The laws brought in by Conservative governments in the 1980s democratised the trade unions. As some of us predicted at the time, this has strengthened the unions’ hand. (Yes, I know I was only a youngster then but I was an opinionated little sod!)
Nowadays, if a strike is called, a union has a clear mandate. It usually has majority support or, at least, the backing of most of those who felt strongly enough to vote. Furthermore, those who go on strike do so by choice. If a lot of people go out on strike it’s because a lot of people want to strike, not because the union leaders told them to do it.
The same applies to unions’ leaders. You might not agree with Bob Crow or Mark Serwotka (and most of the time I don’t) but their members voted for them. These days such firebrands can only stay in office if enough of their members want them to.
The Tory union laws mean that many of the charges levelled at the unions by conservative commentators don’t stand up. Unions are democratic now. The union barons can’t make the members do anything they don’t want to do.
A 50 percent turnout requirement for strike ballots is unlikely to make much difference. (I couldn’t find any figures but I’d be interested to know how many recent strikes would not have gone ahead had such a law been in place.) Its only purpose would be to make politicians look as though they were taking action.

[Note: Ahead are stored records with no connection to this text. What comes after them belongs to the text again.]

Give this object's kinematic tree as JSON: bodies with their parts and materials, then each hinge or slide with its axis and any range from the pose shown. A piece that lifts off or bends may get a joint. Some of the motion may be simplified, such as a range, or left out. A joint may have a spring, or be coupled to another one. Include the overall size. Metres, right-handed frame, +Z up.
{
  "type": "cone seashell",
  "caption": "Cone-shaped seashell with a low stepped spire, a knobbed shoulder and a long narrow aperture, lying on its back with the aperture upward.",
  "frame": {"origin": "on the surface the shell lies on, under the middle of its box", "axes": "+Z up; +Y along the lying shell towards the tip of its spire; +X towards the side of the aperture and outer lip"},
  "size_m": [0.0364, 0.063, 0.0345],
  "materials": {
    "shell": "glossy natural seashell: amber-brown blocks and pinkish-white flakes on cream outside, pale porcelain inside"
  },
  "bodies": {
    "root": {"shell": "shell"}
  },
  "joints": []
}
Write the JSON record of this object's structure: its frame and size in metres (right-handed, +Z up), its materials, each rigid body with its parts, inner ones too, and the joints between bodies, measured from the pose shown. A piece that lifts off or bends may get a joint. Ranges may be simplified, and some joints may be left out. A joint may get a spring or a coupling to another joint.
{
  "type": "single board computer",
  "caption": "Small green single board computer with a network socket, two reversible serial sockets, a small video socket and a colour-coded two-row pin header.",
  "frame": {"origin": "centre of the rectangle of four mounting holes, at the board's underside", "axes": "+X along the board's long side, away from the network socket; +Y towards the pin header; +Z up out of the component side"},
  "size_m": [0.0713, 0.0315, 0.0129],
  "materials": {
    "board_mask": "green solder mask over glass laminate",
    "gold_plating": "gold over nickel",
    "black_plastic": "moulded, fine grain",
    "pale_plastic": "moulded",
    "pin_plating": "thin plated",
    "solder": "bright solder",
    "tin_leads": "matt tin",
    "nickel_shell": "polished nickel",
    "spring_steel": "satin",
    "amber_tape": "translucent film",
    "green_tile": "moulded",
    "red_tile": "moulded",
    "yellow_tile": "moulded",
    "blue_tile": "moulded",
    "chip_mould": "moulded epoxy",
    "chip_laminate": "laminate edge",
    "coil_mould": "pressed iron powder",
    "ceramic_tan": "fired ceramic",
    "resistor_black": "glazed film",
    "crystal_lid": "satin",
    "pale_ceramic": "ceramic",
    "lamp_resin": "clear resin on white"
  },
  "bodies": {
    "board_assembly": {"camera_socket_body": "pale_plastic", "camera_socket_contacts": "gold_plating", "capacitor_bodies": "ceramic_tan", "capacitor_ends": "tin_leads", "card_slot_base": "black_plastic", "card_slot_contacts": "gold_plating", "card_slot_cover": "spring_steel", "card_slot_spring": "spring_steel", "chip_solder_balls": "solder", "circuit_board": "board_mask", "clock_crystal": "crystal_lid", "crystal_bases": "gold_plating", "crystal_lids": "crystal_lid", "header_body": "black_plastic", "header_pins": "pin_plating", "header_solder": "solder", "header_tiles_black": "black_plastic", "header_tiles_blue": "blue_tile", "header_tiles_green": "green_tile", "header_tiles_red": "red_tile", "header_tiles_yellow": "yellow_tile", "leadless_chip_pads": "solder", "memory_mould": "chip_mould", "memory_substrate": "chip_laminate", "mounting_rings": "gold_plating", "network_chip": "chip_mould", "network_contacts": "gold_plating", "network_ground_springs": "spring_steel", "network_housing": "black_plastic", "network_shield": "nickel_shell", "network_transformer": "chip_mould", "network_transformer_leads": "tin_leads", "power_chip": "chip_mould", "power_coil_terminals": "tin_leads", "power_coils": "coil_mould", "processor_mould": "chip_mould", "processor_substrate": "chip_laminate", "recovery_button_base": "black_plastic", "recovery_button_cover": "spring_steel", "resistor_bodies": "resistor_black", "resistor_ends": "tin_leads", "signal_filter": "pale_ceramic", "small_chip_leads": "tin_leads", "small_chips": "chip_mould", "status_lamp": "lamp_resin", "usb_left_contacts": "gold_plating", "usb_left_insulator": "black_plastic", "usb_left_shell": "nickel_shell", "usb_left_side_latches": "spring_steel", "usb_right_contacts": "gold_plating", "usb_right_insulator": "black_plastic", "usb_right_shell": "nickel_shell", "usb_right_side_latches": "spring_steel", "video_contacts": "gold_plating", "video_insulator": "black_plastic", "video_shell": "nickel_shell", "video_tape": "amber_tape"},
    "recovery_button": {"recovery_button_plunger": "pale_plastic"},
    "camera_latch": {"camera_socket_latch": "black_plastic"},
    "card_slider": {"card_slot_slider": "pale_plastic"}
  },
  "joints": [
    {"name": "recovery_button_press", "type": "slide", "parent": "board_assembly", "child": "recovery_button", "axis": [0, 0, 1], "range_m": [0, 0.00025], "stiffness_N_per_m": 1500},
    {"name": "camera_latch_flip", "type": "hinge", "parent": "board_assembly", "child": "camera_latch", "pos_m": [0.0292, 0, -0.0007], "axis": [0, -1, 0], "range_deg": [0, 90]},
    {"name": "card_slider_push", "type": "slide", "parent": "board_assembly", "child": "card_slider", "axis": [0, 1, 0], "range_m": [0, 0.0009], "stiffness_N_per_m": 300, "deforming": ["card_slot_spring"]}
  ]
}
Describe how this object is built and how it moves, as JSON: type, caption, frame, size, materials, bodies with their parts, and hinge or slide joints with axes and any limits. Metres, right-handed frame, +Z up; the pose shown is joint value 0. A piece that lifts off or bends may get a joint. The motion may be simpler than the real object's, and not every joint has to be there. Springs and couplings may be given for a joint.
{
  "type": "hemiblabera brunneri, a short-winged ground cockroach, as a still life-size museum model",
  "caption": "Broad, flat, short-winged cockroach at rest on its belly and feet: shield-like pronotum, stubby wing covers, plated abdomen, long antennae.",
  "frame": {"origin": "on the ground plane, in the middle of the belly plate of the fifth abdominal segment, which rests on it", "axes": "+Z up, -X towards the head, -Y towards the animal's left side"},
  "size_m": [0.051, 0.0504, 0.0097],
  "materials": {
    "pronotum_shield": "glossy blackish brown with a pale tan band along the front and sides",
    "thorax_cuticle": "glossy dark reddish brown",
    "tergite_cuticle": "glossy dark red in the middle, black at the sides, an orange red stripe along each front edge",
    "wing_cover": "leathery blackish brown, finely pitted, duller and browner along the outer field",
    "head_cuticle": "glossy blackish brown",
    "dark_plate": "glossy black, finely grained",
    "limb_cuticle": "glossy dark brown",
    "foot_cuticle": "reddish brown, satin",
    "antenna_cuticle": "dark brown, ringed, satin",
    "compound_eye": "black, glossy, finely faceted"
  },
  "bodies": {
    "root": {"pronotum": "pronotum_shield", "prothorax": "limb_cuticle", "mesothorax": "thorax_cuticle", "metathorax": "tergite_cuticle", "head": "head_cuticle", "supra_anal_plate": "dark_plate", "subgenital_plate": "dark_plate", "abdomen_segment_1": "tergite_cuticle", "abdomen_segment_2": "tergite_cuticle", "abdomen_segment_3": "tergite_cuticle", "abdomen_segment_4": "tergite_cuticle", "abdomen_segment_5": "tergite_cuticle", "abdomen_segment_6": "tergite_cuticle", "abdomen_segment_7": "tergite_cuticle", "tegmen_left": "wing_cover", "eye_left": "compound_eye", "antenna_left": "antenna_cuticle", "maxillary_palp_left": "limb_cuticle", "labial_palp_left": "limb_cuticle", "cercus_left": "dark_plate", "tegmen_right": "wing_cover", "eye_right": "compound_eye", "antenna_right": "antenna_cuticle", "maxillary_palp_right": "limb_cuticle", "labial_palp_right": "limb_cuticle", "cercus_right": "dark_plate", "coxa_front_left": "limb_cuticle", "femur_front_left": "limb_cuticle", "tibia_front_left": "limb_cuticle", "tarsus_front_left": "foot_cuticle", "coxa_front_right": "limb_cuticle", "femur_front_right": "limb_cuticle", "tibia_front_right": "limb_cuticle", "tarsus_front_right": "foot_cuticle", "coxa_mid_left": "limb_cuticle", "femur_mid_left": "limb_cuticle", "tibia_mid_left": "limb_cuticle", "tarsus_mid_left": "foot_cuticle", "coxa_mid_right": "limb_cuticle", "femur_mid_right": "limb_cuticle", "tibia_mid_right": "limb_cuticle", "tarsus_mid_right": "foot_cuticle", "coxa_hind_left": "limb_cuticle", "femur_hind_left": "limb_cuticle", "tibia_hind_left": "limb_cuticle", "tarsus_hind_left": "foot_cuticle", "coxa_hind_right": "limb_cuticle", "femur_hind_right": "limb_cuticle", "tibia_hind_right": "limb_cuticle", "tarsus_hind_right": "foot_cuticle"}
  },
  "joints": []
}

People strike because they are pissed off about something. If the strike has a high turnout it’s because more of them are pissed off. If we have a summer of discontent it will be because a lot of people are discontented. Changing the law won’t make them any less discontented. It might even make them more so.
Update 1: Darren Newman has some doubts about government’s proposals too. He suggests that a return to workplace ballots might increase the turnout in votes in industrial action. But, as he says, that’s not really the point of the proposed legislation.
Update 2: Less than 20 percent of the PCS membership voted to strike in the recent ballot. It will be interesting to see how that translates into the proportion who strike on the day. This might make a few more decide to walk out.